**Request**
Using the material that follows, identify and copy each line with the string "from".

**Supplied entries**
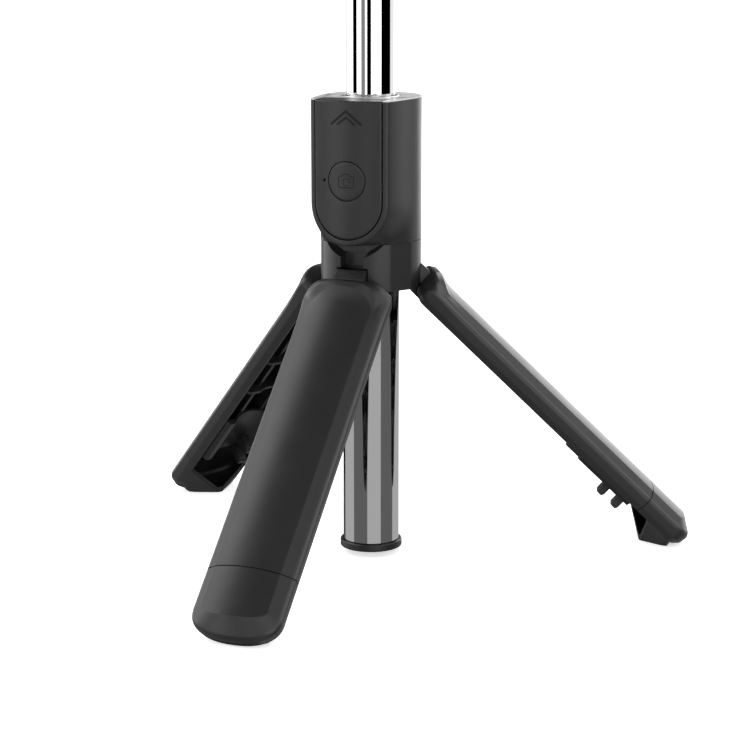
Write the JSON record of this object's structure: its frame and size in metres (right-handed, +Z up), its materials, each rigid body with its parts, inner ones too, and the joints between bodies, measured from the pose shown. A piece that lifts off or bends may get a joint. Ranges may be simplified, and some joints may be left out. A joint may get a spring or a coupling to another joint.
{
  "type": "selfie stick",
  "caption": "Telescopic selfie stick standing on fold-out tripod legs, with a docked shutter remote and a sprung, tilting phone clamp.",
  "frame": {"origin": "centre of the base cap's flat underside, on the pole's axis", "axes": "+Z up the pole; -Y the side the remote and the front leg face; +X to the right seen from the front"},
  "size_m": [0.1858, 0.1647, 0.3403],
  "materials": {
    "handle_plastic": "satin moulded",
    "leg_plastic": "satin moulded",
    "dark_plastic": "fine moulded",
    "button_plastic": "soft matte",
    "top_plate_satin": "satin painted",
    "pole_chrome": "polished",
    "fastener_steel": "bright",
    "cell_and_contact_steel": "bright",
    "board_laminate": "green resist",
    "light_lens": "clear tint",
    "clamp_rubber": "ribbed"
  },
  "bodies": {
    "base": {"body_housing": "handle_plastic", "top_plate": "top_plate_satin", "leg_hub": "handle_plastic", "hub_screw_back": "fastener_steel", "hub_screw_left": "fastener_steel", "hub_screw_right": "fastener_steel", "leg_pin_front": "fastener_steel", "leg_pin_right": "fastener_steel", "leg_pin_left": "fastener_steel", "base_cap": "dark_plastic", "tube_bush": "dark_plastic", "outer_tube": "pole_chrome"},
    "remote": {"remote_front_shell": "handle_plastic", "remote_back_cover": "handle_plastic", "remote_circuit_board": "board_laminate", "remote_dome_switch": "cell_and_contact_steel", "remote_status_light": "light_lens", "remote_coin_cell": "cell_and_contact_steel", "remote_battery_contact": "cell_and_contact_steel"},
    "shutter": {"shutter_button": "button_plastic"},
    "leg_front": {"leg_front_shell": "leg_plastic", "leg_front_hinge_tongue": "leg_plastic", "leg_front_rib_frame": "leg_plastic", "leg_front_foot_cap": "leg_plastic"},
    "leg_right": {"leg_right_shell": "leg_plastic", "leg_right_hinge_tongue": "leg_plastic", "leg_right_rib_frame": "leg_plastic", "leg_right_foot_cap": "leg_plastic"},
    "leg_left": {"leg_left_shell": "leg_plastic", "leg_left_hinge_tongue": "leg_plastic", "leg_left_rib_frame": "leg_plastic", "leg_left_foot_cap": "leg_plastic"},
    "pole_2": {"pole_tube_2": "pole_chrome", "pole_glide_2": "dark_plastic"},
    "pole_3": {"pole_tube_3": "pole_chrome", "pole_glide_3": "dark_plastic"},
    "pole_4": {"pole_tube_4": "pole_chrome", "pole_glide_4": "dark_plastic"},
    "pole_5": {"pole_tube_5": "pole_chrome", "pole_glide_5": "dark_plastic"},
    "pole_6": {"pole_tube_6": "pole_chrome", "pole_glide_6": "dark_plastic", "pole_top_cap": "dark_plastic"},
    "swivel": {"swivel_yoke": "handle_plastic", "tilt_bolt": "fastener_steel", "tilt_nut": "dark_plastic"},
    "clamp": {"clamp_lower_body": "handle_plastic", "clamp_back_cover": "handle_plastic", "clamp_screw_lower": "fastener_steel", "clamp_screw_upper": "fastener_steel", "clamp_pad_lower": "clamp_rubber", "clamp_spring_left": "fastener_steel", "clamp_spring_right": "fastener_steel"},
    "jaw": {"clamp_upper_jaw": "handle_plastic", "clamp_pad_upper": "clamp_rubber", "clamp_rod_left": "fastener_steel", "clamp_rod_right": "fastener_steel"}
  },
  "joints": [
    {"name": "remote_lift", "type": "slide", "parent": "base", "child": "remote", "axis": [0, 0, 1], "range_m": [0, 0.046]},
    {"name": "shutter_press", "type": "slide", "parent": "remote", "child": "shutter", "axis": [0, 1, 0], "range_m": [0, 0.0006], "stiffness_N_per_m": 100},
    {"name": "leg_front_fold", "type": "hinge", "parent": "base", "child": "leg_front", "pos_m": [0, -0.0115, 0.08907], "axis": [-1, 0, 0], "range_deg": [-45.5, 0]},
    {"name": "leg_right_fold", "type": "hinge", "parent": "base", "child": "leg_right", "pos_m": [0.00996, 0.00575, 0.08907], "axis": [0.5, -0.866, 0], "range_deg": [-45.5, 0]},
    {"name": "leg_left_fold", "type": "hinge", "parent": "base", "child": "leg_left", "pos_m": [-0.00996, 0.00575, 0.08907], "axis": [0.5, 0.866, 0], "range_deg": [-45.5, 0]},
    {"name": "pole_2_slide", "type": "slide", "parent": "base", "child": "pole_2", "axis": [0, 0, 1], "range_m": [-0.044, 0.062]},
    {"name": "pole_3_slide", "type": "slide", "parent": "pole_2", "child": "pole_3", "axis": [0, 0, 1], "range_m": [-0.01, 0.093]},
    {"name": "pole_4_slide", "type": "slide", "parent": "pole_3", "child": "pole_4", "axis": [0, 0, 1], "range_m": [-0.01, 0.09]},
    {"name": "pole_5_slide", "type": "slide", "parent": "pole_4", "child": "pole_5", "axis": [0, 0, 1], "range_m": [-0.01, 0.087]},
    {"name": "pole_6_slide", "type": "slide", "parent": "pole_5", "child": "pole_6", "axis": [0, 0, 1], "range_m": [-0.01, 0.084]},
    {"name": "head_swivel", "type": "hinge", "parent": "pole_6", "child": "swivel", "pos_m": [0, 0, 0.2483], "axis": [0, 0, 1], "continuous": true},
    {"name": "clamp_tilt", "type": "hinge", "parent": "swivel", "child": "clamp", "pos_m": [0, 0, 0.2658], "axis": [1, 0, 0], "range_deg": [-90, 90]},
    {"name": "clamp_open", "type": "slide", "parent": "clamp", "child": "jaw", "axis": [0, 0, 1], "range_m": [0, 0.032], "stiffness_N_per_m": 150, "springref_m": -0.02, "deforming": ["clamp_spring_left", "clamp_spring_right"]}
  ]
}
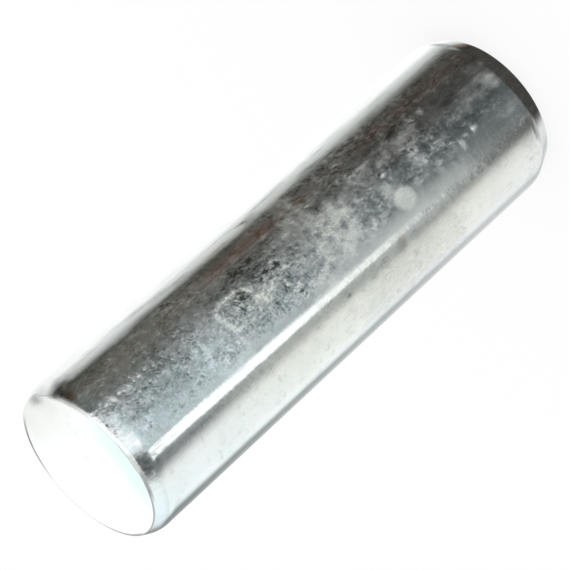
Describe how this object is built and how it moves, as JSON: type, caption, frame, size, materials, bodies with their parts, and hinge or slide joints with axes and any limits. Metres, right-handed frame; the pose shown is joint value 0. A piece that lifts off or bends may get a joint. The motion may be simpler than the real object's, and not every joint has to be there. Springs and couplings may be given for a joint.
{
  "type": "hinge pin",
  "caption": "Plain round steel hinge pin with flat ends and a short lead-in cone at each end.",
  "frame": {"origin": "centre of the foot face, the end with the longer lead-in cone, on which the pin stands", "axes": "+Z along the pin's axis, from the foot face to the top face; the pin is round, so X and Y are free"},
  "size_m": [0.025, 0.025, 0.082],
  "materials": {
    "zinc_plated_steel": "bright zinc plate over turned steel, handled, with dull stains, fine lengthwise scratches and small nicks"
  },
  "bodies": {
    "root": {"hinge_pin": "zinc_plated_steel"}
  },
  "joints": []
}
* * *
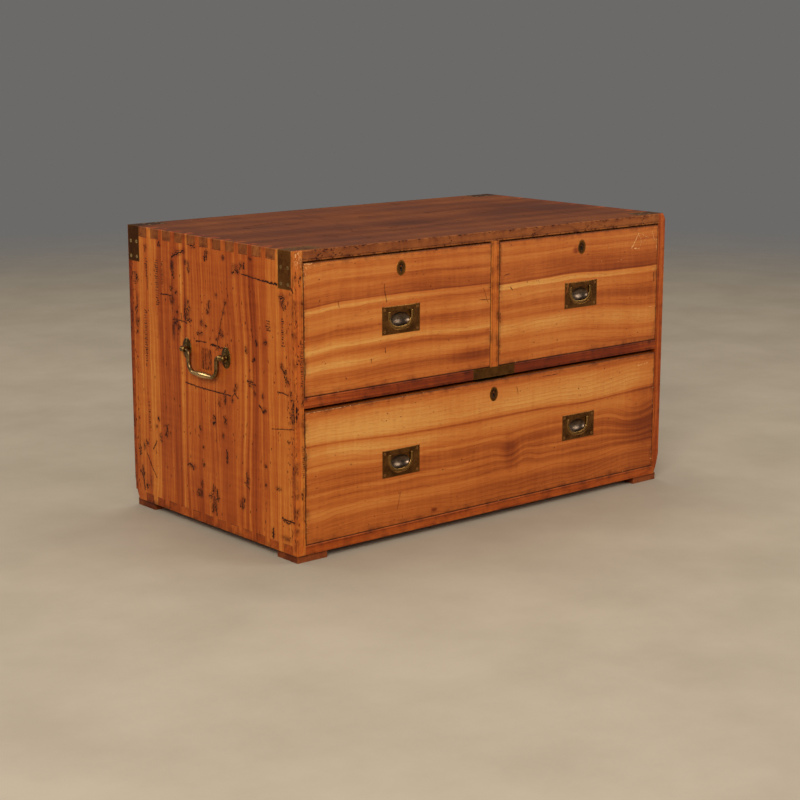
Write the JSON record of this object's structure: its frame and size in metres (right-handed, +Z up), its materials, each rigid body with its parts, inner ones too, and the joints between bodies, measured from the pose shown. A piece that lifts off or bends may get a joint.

**Solved problem**
Write the JSON record of this object's structure: its frame and size in metres (right-handed, +Z up), its materials, each rigid body with its parts, inner ones too, and the joints between bodies, measured from the pose shown. A piece that lifts off or bends may get a joint. Ranges may be simplified, and some joints may be left out. A joint may get a spring or a coupling to another joint.
  "frame": {"origin": "centre of the base cap's flat underside, on the pole's axis", "axes": "+Z up the pole; -Y the side the remote and the front leg face; +X to the right seen from the front"},
  "frame": {"origin": "centre of the foot face, the end with the longer lead-in cone, on which the pin stands", "axes": "+Z along the pin's axis, from the foot face to the top face; the pin is round, so X and Y are free"},
Write the JSON record of this object's structure: its frame and size in metres (right-handed, +Z up), its materials, each rigid body with its parts, inner ones too, and the joints between bodies, measured from the pose shown. A piece that lifts off or bends may get a joint.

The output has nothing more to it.